* Exercise goal *
Filter the data for lines with the word "axes", then copy every line so identified.

►

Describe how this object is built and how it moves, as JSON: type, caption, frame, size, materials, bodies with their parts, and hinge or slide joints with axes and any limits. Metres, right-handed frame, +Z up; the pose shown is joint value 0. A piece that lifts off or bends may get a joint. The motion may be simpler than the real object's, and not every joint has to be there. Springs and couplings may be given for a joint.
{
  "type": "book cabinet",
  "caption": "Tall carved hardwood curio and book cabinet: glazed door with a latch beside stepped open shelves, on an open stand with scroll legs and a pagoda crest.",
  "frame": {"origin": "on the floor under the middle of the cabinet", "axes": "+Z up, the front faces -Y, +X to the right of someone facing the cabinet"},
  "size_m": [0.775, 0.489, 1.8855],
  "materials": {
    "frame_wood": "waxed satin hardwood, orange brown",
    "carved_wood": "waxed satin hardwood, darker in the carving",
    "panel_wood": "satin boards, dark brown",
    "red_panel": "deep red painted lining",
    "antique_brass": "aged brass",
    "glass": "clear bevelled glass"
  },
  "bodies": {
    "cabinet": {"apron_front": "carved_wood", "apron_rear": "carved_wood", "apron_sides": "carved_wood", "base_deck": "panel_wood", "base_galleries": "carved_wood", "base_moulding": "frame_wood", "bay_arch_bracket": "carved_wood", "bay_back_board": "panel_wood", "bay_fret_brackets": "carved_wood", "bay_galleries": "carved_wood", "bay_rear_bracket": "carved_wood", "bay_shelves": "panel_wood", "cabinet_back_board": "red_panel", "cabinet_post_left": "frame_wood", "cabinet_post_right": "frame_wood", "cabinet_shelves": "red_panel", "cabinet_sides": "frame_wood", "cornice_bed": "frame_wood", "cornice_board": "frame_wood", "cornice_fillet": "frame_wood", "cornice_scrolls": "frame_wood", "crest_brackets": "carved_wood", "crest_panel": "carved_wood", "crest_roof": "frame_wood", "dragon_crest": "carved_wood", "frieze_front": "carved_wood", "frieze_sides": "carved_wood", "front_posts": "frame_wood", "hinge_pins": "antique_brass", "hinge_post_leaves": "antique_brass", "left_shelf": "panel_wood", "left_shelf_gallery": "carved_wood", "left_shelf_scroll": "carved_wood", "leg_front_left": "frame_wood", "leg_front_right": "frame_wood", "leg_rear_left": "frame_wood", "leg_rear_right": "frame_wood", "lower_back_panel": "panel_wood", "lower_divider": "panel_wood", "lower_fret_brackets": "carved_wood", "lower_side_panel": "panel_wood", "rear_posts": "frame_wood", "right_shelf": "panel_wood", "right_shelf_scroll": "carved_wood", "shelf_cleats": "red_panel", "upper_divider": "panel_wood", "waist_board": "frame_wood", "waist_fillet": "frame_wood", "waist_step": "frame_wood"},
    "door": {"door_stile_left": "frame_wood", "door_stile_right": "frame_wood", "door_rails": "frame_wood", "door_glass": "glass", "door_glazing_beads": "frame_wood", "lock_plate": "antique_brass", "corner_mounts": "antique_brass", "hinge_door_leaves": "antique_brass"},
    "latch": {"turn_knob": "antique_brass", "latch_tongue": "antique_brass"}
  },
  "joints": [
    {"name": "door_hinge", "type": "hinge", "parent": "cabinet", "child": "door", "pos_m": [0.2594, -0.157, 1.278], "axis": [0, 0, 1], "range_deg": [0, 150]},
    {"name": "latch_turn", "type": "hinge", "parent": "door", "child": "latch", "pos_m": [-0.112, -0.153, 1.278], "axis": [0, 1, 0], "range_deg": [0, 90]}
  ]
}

◄

* Response to the exercise *
Describe how this object is built and how it moves, as JSON: type, caption, frame, size, materials, bodies with their parts, and hinge or slide joints with axes and any limits. Metres, right-handed frame, +Z up; the pose shown is joint value 0. A piece that lifts off or bends may get a joint. The motion may be simpler than the real object's, and not every joint has to be there. Springs and couplings may be given for a joint.
  "frame": {"origin": "on the floor under the middle of the cabinet", "axes": "+Z up, the front faces -Y, +X to the right of someone facing the cabinet"},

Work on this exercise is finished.